Ia adalah tempat tertinggi di alam semesta. Labuhan terakhir bagi makhluk yang menepi di ketinggian (meski yang bisa sampai di sana hanya Nabi SAW). Bentuknya seperti pohon Bidara, yang mana Bidara sendiri tersemat dengan kata Sidrah. Dedaunan nya berjumlah sama dengan jumlah makhluk yang diciptakan oleh Allah SWT.
Apakah di Sidratul Muntaha itu Nabi bertemu dengan Dzat Allah Ta’ala ?
Tidak !
Di sana, Nabi hanya menerima Wahyu dari Allah, bukan bertemu dengan Dzat Allah. Sebab Allah tidak akan pernah bertempat baik di langit ataupun di atas langit. Baik sesaat maupun beberapa saat. Allah tidaklah memiliki ruang dan bentuk, arah dan rupa. Sebagaimana yang tersurat dalam aqidah Ahlussunnah Wal Jama’ah yang kemudian dijadikan landasan prinsipil oleh Nahdlatul Ulama.
Syaikh Ibnu Hajar dalam kitab Fath Al Bari mengutip qoul Imam Al Khattabi
وَالْمَكَانُ لَا يُضَافُ إِلَى اللَّهِ تَعَالَى إِنَّمَا هُوَ مَكَانُ النَّبِيِّ صَلَّى اللَّهُ عَلَيْهِ وَسَلَّمَ فِي مَقَامِهِ الْأَوَّلِ الَّذِي قَامَ فِيهِ قَبْلَ هُبُوطِهِ انْتَهَى وَهَذَا الْأَخِيرُ مُتَعَيَّنٌ وَلَيْسَ فِي السِّيَاقِ تَصْرِيحٌ بِإِضَافَةِ الْمَكَانِ إِلَى اللَّهِ تَعَالَى
“Tempat itu tak disandarkan pada Allah Ta’ala, sesungguhnya itu tak lain adalah tempat Nabi shallallahu ‘alaihi wa sallam di tempat berdirinya sebelumnya sebelum turun. Ini akhir nukilan al-Khattabi. Keterangan terakhir ini sudah pasti dan dalam konteks hadits sama sekali tak ada penjelasan penisbatan tempat itu pada Allah Ta’ala”. (Ibnu Hajar, Fath al-Bârî, juz XIII, halaman 484)
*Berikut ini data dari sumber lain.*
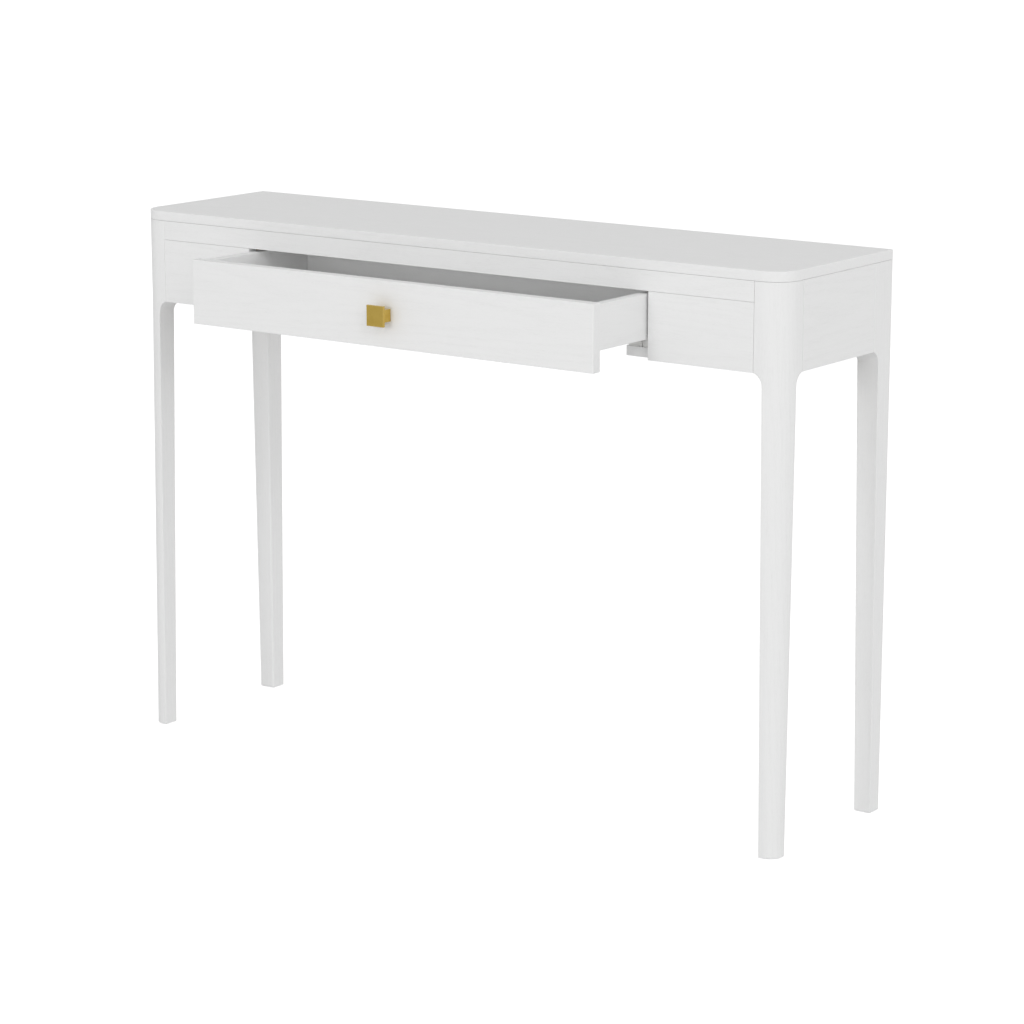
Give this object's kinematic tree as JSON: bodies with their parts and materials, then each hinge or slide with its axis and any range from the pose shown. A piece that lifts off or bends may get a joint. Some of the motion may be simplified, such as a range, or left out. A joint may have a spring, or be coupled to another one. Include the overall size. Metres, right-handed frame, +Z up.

Lantas untuk apa Nabi dipanggil ke Sidratul Muntaha jika hanya untuk menerima Wahyu? Kenapa tidak di goa hira saja seperti Wahyu yang pertama kali turun ?.
Sebagaimana surat Al Isro menuturkan nya dengan jelas
لنريه من اياتنا
Yakni untuk menampakkan tanda-tanda kekuasaan Allah di hadapan Nabi, untuk kemudian disampaikan pada ummatnya.
Isro’ Mi’raj itu bukan hanya berbicara pada fokus khowariqul ‘adat semata, melainkan lebih kepada pembelajaran akhlak segenap orang yang ingin diakui oleh Allah, baik dari sisi keimanan nya, keislamannya maupun keihsanannya.
Rasulullah SAW ketika ber Isro’ Mi’raj diberi kesempatan meniti tiga alam, yakni alam Nasut, tempat tinggal Bani Adam. Alam Malakut tempat tinggal Para Malaikat yang mana manusia tidak ada yang bisa memasukinya tanpa seizin Allah. Dan alam Lahut, alam dimana jangankan manusia, Malaikat pun tidak diberi izin untuk mendatanginya.
Rasulullah ialah kekasih yang dikaruniai lisensi untuk bisa mendatangi ketiga alam tersebut, sebagai bukti bahwa beliau memiliki kemuliaan di atas kemuliaan, wujud Par Excellence sejati yang mengakhiri segala bentuk syari’at terdahulu dengan nilai sempurna. Hingga Allah SWT mengabadikan bukti kemuliaan itu lewat kata “Abdihi” pada surat Al Isro’ ayat pertama, yang melahirkan esensi bahwa beliaulah sang pemilik kategori Hamba sejati.